Venezuela began the rebuff on these suggestions to mix the tracks, by saying ‘no-one held a gun to their head to sign the Kyoto’, but ‘now they want to throw the responsibility on developing countries’. South Africa, India, China, Micronesia and Pakistan chimed in agreement on no need to mix tracks. China made an impassioned statement about whether they ‘recognised their responsibility’, and that they were talking here of 1/4th of the world’s population causing here quarters of the emissions, and vice versa.
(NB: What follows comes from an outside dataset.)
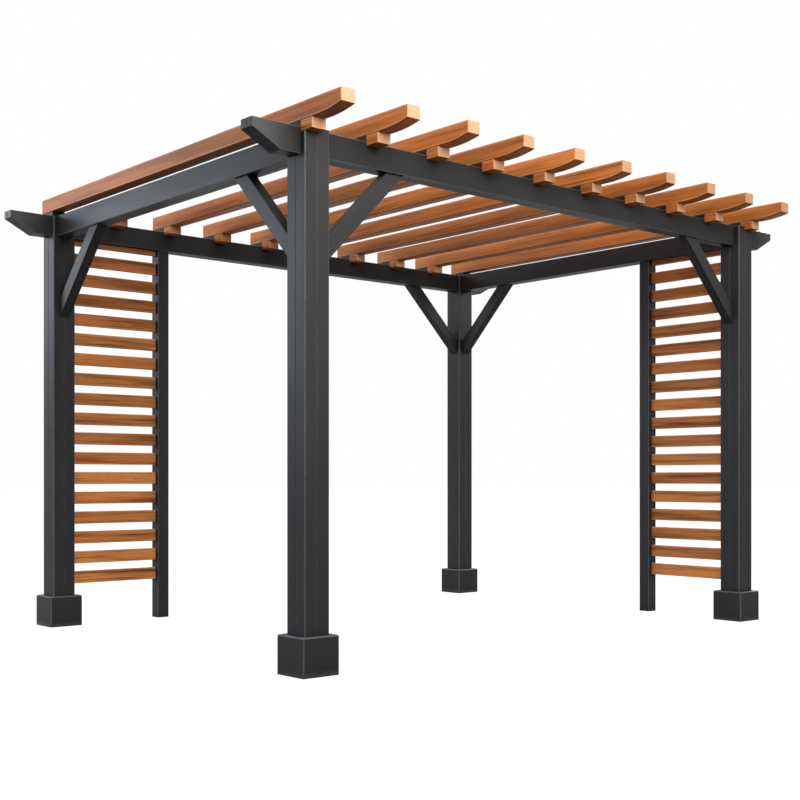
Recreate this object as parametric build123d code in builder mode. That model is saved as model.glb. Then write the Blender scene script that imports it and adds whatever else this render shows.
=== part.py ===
"""Open wooden pergola: a dark painted timber frame under natural wood rafters.

X runs along the two long beams, Y along the rafters and Z up. The origin is on the
ground, under the middle of the roof. The rafters reach further past the posts at the
front than at the back, so the posts stand a little behind the origin.
"""

import os
from math import sqrt

from build123d import *

os.makedirs("parts", exist_ok=True)

# Layout of the frame, in millimetres
post_spacing_x = 3220.0
post_spacing_y = 2420.0
headroom = 2250.0

# Posts: square timber with an open seam down each face
post_width = 133.0
post_chamfer = 4.0
seam_width = 4.0
seam_depth = 4.0

# Plinths boxed round the feet of the posts
plinth_width = 198.0
plinth_height = 175.0
plinth_corner_radius = 12.0
plinth_top_bevel = 8.0
plinth_clearance = 0.3

# Beams: two plies side by side, with raked tails on the long pair, which lie in slots
# between an outer and an inner leaf at the head of each post
beam_height = 116.0
beam_thickness = 88.0
beam_edge = 2.5
outer_leaf = 30.0
tail_length = 250.0
tail_flat = 105.0
tail_end_height = 40.0

# Knee braces at 45 degrees, mitred to post and beam
brace_reach = 465.0
brace_depth = 70.0
brace_thickness = 58.0

# Packers that lift the rafters off the beams
packer_height = 28.0

# Rafters with a scooped underside at the front end and a square back end
rafter_count = 10
rafter_width = 76.0
rafter_height = 80.0
front_overhang = 250.0
back_overhang = 20.0
rafter_arris = 4.0
scoop_length = 165.0
scoop_rise = 20.0

# Blocks under the rafters: one against the front beam's outer face at each rafter, and one
# against the inner face of either beam where no cross beam stands in the way
block_height = 48.0
block_projection = 80.0
block_arris = 2.0

# Slatted screens between a main post and a thin post
screen_width = 560.0
screen_post_width = 75.0
screen_post_chamfer = 3.0
slat_height = 72.0
slat_gap = 44.5
slat_thickness = 22.0
slat_arris = 2.5
lowest_slat = 237.0

# Places that follow from the sizes above
beam_top = headroom + beam_height
rafter_underside = beam_top + packer_height
roof_shift = (front_overhang - back_overhang) / 2
beam_line = (post_spacing_y + post_width - beam_thickness) / 2 - outer_leaf
cross_line = post_spacing_x / 2
post_inner_x = (post_spacing_x - post_width) / 2
post_inner_y = (post_spacing_y - post_width) / 2
beam_reach = (post_spacing_x + post_width) / 2 + tail_length
roof_reach = (post_spacing_y + post_width + front_overhang + back_overhang) / 2
outer_rafter_line = (post_spacing_x + post_width - rafter_width) / 2
rafter_pitch = 2 * outer_rafter_line / (rafter_count - 1)
rafter_lines = [i * rafter_pitch - outer_rafter_line for i in range(rafter_count)]
outer_block_line = beam_line + (beam_thickness + block_projection) / 2
inner_block_line = beam_line - (beam_thickness + block_projection) / 2
block_underside = rafter_underside - block_height
brace_mitre = brace_depth * sqrt(2)

STANDING = (Align.CENTER, Align.CENTER, Align.MIN)
CORNERS = {
    "front_left": (-1, -1),
    "front_right": (1, -1),
    "back_left": (-1, 1),
    "back_right": (1, 1),
}


def save(piece, name):
    """Label a finished piece and write it as a STEP file of its own."""
    piece.part.label = name
    export_step(piece.part, f"parts/{name}.step")


def row_y(side_y, distance):
    """Y at a distance from the middle of the posts, to the front (-1) or the back (1)."""
    return roof_shift + side_y * distance


def block_places(lines, side_y, distance):
    """Feet of a row of blocks at a distance to the front or the back of the middle."""
    return [(x, row_y(side_y, distance), block_underside) for x in lines]


def make_post(name, side_x, side_y):
    """Square post with a slot across its head for the beam, and a housing for its block."""
    middle_x = side_x * post_spacing_x / 2
    middle_y = row_y(side_y, post_spacing_y / 2)
    face = post_width / 2
    with BuildPart() as post:
        with BuildSketch(Plane((middle_x, middle_y, 0))) as section:
            Rectangle(post_width, post_width)
            chamfer(section.vertices(), length=post_chamfer)
            with Locations((face, 0), (-face, 0)):
                Rectangle(2 * seam_depth, seam_width, mode=Mode.SUBTRACT)
            with Locations((0, face), (0, -face)):
                Rectangle(seam_width, 2 * seam_depth, mode=Mode.SUBTRACT)
        extrude(amount=beam_top)
        with Locations((middle_x, row_y(side_y, beam_line), headroom)):
            Box(2 * post_width, beam_thickness, 2 * beam_height, align=STANDING, mode=Mode.SUBTRACT)
        with Locations(*block_places(rafter_lines, -1, outer_block_line)):
            Box(rafter_width, block_projection, block_height, align=STANDING, mode=Mode.SUBTRACT)
    save(post, f"{name}_post")


def make_plinth(name, side_x, side_y):
    """Box round the foot of a post, with rounded corners and a bevelled top."""
    middle = Plane((side_x * post_spacing_x / 2, row_y(side_y, post_spacing_y / 2), 0))
    hole = post_width + 2 * plinth_clearance
    with BuildPart() as plinth:
        with BuildSketch(middle) as outline:
            Rectangle(plinth_width, plinth_width)
            fillet(outline.vertices(), radius=plinth_corner_radius)
        extrude(amount=plinth_height)
        chamfer(plinth.faces().sort_by(Axis.Z)[-1].edges(), length=plinth_top_bevel)
        with BuildSketch(middle):
            Rectangle(hole, hole)
        extrude(amount=plinth_height, mode=Mode.SUBTRACT)
    save(plinth, f"{name}_plinth")


def make_beam(name, line):
    """Long two-ply beam whose tails are cut away underneath by a rake."""
    rake_foot = (post_spacing_x + post_width) / 2 + tail_flat
    outline = [
        (-beam_reach, beam_top),
        (-beam_reach, beam_top - tail_end_height),
        (-rake_foot, headroom),
        (rake_foot, headroom),
        (beam_reach, beam_top - tail_end_height),
        (beam_reach, beam_top),
    ]
    upright = Plane.XZ.offset(-line)
    with BuildPart() as beam:
        with BuildSketch(upright):
            with BuildLine():
                Polyline(*outline, close=True)
            make_face()
        extrude(amount=beam_thickness / 2, both=True)
        chamfer(beam.edges().filter_by(Axis.Y, reverse=True), length=beam_edge)
        with BuildSketch(upright):
            with BuildLine():
                Polyline(*outline, close=True)
            make_face()
            offset(amount=-seam_depth, mode=Mode.SUBTRACT)
        extrude(amount=seam_width / 2, both=True, mode=Mode.SUBTRACT)
    save(beam, name)


def make_cross_beam(name, line):
    """Two-ply beam from post to post."""
    with BuildPart() as beam:
        with Locations((line, roof_shift, headroom)):
            Box(beam_thickness, 2 * post_inner_y, beam_height, align=STANDING)
        chamfer(beam.edges().filter_by(Axis.Y), length=beam_edge)
        with BuildSketch(Plane.XZ.offset(-row_y(1, post_inner_y))):
            with Locations((line, headroom), (line, beam_top)):
                Rectangle(seam_width, 2 * seam_depth)
        extrude(amount=2 * post_inner_y, mode=Mode.SUBTRACT)
    save(beam, name)


def make_brace(name, upright):
    """Knee brace from a post's face at local X 0 out along the beam's underside."""
    outline = [
        (0, headroom - brace_reach),
        (brace_reach, headroom),
        (brace_reach - brace_mitre, headroom),
        (0, headroom - brace_reach + brace_mitre),
    ]
    with BuildPart() as brace:
        with BuildSketch(upright):
            with BuildLine():
                Polyline(*outline, close=True)
            make_face()
        extrude(amount=brace_thickness / 2, both=True)
        with BuildSketch(upright):
            with BuildLine():
                Polyline(*outline, close=True)
            make_face()
            offset(amount=-seam_depth, mode=Mode.SUBTRACT)
        extrude(amount=seam_width / 2, both=True, mode=Mode.SUBTRACT)
    save(brace, name)


def make_rafter(name, line):
    """Rafter along Y, its underside swept up to the front end by an arc tangent to it."""
    front = (-roof_reach, rafter_underside + scoop_rise)
    top = rafter_underside + rafter_height
    with BuildPart() as rafter:
        with BuildSketch(Plane.YZ.offset(line)):
            with BuildLine():
                flat = Line(
                    (roof_reach, rafter_underside), (scoop_length - roof_reach, rafter_underside)
                )
                scoop = TangentArc(flat @ 1, front, tangent=flat % 1)
                Polyline(scoop @ 1, (-roof_reach, top), (roof_reach, top), flat @ 0)
            make_face()
        extrude(amount=rafter_width / 2, both=True)
        sides = rafter.faces().filter_by(Axis.X)
        fillet(sides.edges().filter_by(Axis.Z, reverse=True), radius=rafter_arris)
    save(rafter, name)


def make_packers(name, side_y):
    """Row of packers on a beam, one under each rafter."""
    with BuildPart() as packers:
        with Locations(*[(x, row_y(side_y, beam_line), beam_top) for x in rafter_lines]):
            Box(rafter_width, beam_thickness, packer_height, align=STANDING)
    save(packers, name)


def make_blocks(name, lines, side_y, distance):
    """Row of wood blocks against one face of a beam, one under each rafter named."""
    with BuildPart() as blocks:
        with Locations(*block_places(lines, side_y, distance)):
            Box(rafter_width, block_projection, block_height, align=STANDING)
        chamfer(blocks.edges().filter_by(Axis.Y), length=block_arris)
    save(blocks, name)


def make_screen_post(name, place):
    """Thin square post that stands on the ground and stops under the beam."""
    with BuildPart() as post:
        with BuildSketch(Plane((*place, 0))) as section:
            Rectangle(screen_post_width, screen_post_width)
            chamfer(section.vertices(), length=screen_post_chamfer)
        extrude(amount=headroom)
    save(post, name)


def make_slats(name, end_plane):
    """Horizontal slats, the top one ripped down to the space left under the beam."""
    pitch = slat_height + slat_gap
    whole = int((headroom - lowest_slat - slat_height) // pitch) + 1
    with BuildPart() as slats:
        with BuildSketch(end_plane):
            for row in range(whole + 1):
                bottom = lowest_slat + row * pitch
                height = min(slat_height, headroom - bottom)
                if height > 2 * slat_arris:
                    with Locations((0, bottom + height / 2)):
                        Rectangle(slat_thickness, height)
        extrude(amount=screen_width)
        along = end_plane.z_dir
        chamfer(slats.edges().filter_by(Axis((0, 0, 0), along)), length=slat_arris)
    save(slats, name)


for corner, (side_x, side_y) in CORNERS.items():
    make_post(corner, side_x, side_y)
    make_plinth(corner, side_x, side_y)

make_beam("front_beam", row_y(-1, beam_line))
make_beam("back_beam", row_y(1, beam_line))
make_cross_beam("left_cross_beam", -cross_line)
make_cross_beam("right_cross_beam", cross_line)

# Each brace plane starts on a post's inner face, with local X running along the beam
front_start = row_y(-1, post_inner_y)
back_start = row_y(1, post_inner_y)
BRACES = {
    "front_brace_left": ((-post_inner_x, row_y(-1, beam_line), 0), (1, 0, 0)),
    "front_brace_right": ((post_inner_x, row_y(-1, beam_line), 0), (-1, 0, 0)),
    "left_brace_front": ((-cross_line, front_start, 0), (0, 1, 0)),
    "left_brace_back": ((-cross_line, back_start, 0), (0, -1, 0)),
    "back_brace_right": ((post_inner_x, row_y(1, beam_line), 0), (-1, 0, 0)),
    "right_brace_back": ((cross_line, back_start, 0), (0, -1, 0)),
}
for name, (start, along) in BRACES.items():
    across = Vector(*along).cross(Vector(0, 0, 1))
    make_brace(name, Plane(origin=start, x_dir=along, z_dir=across))

for number, line in enumerate(rafter_lines, start=1):
    make_rafter(f"rafter_{number:02d}", line)

make_blocks("front_outer_blocks", rafter_lines, -1, outer_block_line)
for side, side_y in {"front": -1, "back": 1}.items():
    make_packers(f"{side}_packers", side_y)
    make_blocks(f"{side}_inner_blocks", rafter_lines[1:-1], side_y, inner_block_line)

# The back screen starts at the back left post, the right screen at the front right post
screen_offset = screen_width + screen_post_width / 2
back_line = row_y(1, beam_line)
make_screen_post("back_screen_post", (screen_offset - post_inner_x, back_line))
make_screen_post("right_screen_post", (cross_line, front_start + screen_offset))
back_end = Plane(origin=(-post_inner_x, back_line, 0), x_dir=(0, 1, 0), z_dir=(1, 0, 0))
right_end = Plane(origin=(cross_line, front_start, 0), x_dir=(-1, 0, 0), z_dir=(0, 1, 0))
make_slats("back_screen_slats", back_end)
make_slats("right_screen_slats", right_end)
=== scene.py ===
"""Open wooden pergola: boards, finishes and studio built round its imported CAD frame."""

from math import pi, radians, sqrt

import bpy
import numpy as np
from bpy.props import FloatProperty, FloatVectorProperty, PointerProperty
from mathutils import Euler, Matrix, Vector


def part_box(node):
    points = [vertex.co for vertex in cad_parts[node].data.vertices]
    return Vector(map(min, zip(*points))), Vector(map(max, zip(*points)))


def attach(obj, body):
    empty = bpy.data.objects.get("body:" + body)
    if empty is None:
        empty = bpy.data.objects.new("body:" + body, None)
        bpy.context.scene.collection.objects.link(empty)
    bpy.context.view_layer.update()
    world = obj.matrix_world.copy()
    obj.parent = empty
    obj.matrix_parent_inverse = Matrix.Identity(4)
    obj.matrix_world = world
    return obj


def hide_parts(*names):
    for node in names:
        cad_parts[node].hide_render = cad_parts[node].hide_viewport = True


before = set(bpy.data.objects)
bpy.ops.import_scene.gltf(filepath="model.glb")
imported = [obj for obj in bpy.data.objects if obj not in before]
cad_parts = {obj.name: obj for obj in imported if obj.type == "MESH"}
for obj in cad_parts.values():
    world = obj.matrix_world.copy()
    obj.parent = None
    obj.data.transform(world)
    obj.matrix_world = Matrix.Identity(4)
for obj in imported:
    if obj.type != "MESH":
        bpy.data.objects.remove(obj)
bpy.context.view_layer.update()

bl_info = {
    "name": "Open Wooden Pergola",
    "version": (1, 0, 0),
    "blender": (4, 5, 0),
    "location": "3D View > Sidebar > Pergola",
    "description": "Builds the boards, finishes and studio of an open pergola on its CAD frame",
    "category": "Object",
}

# Pieces of the frame, by name
RAFTERS = [f"rafter_{number:02d}" for number in range(1, 11)]
BLOCK_ROWS = {
    "front_outer_blocks": RAFTERS,
    "front_inner_blocks": RAFTERS[1:-1],
    "back_inner_blocks": RAFTERS[1:-1],
}
PLINTHS = ["front_left_plinth", "front_right_plinth", "back_left_plinth", "back_right_plinth"]
UPRIGHTS = [
    "front_left_post", "front_right_post", "back_left_post", "back_right_post",
    "back_screen_post", "right_screen_post",
]

# Directions, and the one in which the grain of each painted timber runs
UP = (0.0, 0.0, 1.0)
ALONG_BEAM = (1.0, 0.0, 0.0)
ALONG_RAFTER = (0.0, 1.0, 0.0)
HALF = sqrt(0.5)
TIMBER_GRAIN = {
    **{name: UP for name in UPRIGHTS},
    **{name: ALONG_BEAM for name in ("front_beam", "back_beam", "front_packers", "back_packers")},
    **{name: ALONG_RAFTER for name in ("left_cross_beam", "right_cross_beam")},
    "front_brace_left": (HALF, 0.0, HALF),
    "front_brace_right": (-HALF, 0.0, HALF),
    "back_brace_right": (-HALF, 0.0, HALF),
    "left_brace_front": (0.0, HALF, HALF),
    "left_brace_back": (0.0, -HALF, HALF),
    "right_brace_back": (0.0, -HALF, HALF),
}

# Boards: the flat strip beside each rounded arris, the radius that is left where one runs
# out, and the seeds of each kind's random draws
BAND = 0.006
HAIR = 0.0003
RAFTER_SEED = 11
BLOCK_SEED, SEEDS_A_ROW = 101, 20
SLAT_SEED, SEEDS_A_SCREEN = 301, 50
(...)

What could this complete waste of three hours imply? Simply that there was an absence of a clear political mandate from Annex I countries, and that this meant a stalemate here. As the South African delegate clearly said, ‘it’s a chicken and an egg story’, and nothing will move until something moves, but if no one wants anything to move then nothing will move.

Focus on the GOI

At the LCA, India mostly clarified its position on what it and the G77/China understood by the paragraphs on NAMAs for developing countries. On developed country mitigation requirements, negotiators said there was a need for all comparability of efforts to be transparent and done through an objective process. They also indicated that they wanted the benchmark for future ambition and targets to come from the architecture (rules and processes) of the Kyoto Protocol.
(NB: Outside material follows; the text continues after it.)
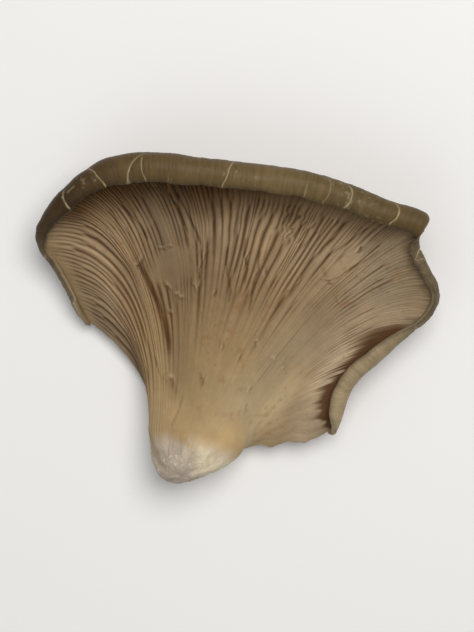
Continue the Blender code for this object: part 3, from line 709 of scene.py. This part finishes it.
colour_B = mix(colour_B, lin((184, 168, 130)), np.clip(1.0 * pale, 0, 1)[..., None])
scuff = smooth(0.45, 0.75, noise(u_B2 * 210, s_B * 13, 77)) * on_roll * smooth(0.15, 0.45, noise(u_B2 * 14, s_B * 3, 78))
colour_B = mix(colour_B, lin((150, 134, 104)), (0.35 * scuff)[..., None])

zero = np.zeros_like(v_F) * np.ones((len(u_F), 1))
soft_rim = (1 - smooth(0.115, 0.14, u_F))[:, None] * smooth(0.86, 0.97, v_F + 0.03 * noise(c_F * 0.8, 0 * v_F, 58))
colour_F = mix(colour_F, lin((136, 117, 84)), (0.30 * soft_rim)[..., None])
def soft_spot(q, x, y, rx, ry):
    return np.exp(-((q[..., 0] - x) / rx) ** 2 - ((q[..., 1] - y) / ry) ** 2)[..., None]


# paler flesh in the hollow below the flap, and cream on the right of the neck
colour_F = colour_F * (1 + soft_spot(q_F, 9.3, -24.7, 15.0, 10.0) * np.array([0.18, 0.25, 0.34]))
colour_F = colour_F * (1 + soft_spot(q_F, 19.1, -12.4, 13.0, 10.0) * np.array([0.14, 0.19, 0.24]))
colour_F = colour_F * (1 + soft_spot(q_F, 24.1, -3.8, 11.0, 7.0) * np.array([0.14, 0.16, 0.18]))
colour_F = colour_F * (1 - soft_spot(q_F, 24.5, -28.8, 7.0, 8.0) * np.array([0.18, 0.19, 0.24]))
colour_F = mix(colour_F, lin((184, 163, 124)), 0.55 * soft_spot(q_F, -2.2, -36.2, 7.0, 5.0))
NECK = lin((160, 136, 98))
low_F = 1 - smooth(0.0, 0.085, v_F + 0.04 * noise(c_F * 0.07, v_F * 9, 57) * smooth(0, 0.05, v_F))
def neck_tone(q):
    even = (1 + 0.05 * noise(q[..., 0] * 0.3, q[..., 1] * 0.3, 56))[..., None]
    return NECK * even * (1 + 0.32 * soft_spot(q, -2.2, -37.8, 10.0, 7.0))


colour_F = mix(colour_F, neck_tone(q_F), low_F[..., None])
# painted shade: a brown crease where the flap turns in, with the gill ends running into it, and a dusky rim of painted
# shade along the right margin
CREASE = [(51.5, -3.4), (46.6, -5.4), (42.5, -8.7), (37.2, -14.0), (32.3, -19.4), (29.4, -24.3), (29.0, -30.0), (31.4, -34.1)]
d_crease, w_crease = off_line(q_F, CREASE)
fray = 0.05 * noise(c_F * 1.3, 0 * v_F, 67) + 0.03 * noise(c_F * 3.7, v_F * 9, 68)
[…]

On the KP targets track, when the EU and Australia suggested the idea of a joint session for the two tracks, India said ‘was it a dream that we met in Bali where we decided to keep the KP and the LCA tracks separate?’ India argued that what developing countries said – referencing to Australia’s exasperation on political movement but lack of translation into negotiation process – was not relevant here. They charged that Annex I countries were comparing apples, oranges and all kinds of Annex I fruits, and finding ways of measuring their emission cuts in several different ways. But that they were not addressing their targets in the context of science, rationality, and responsibility.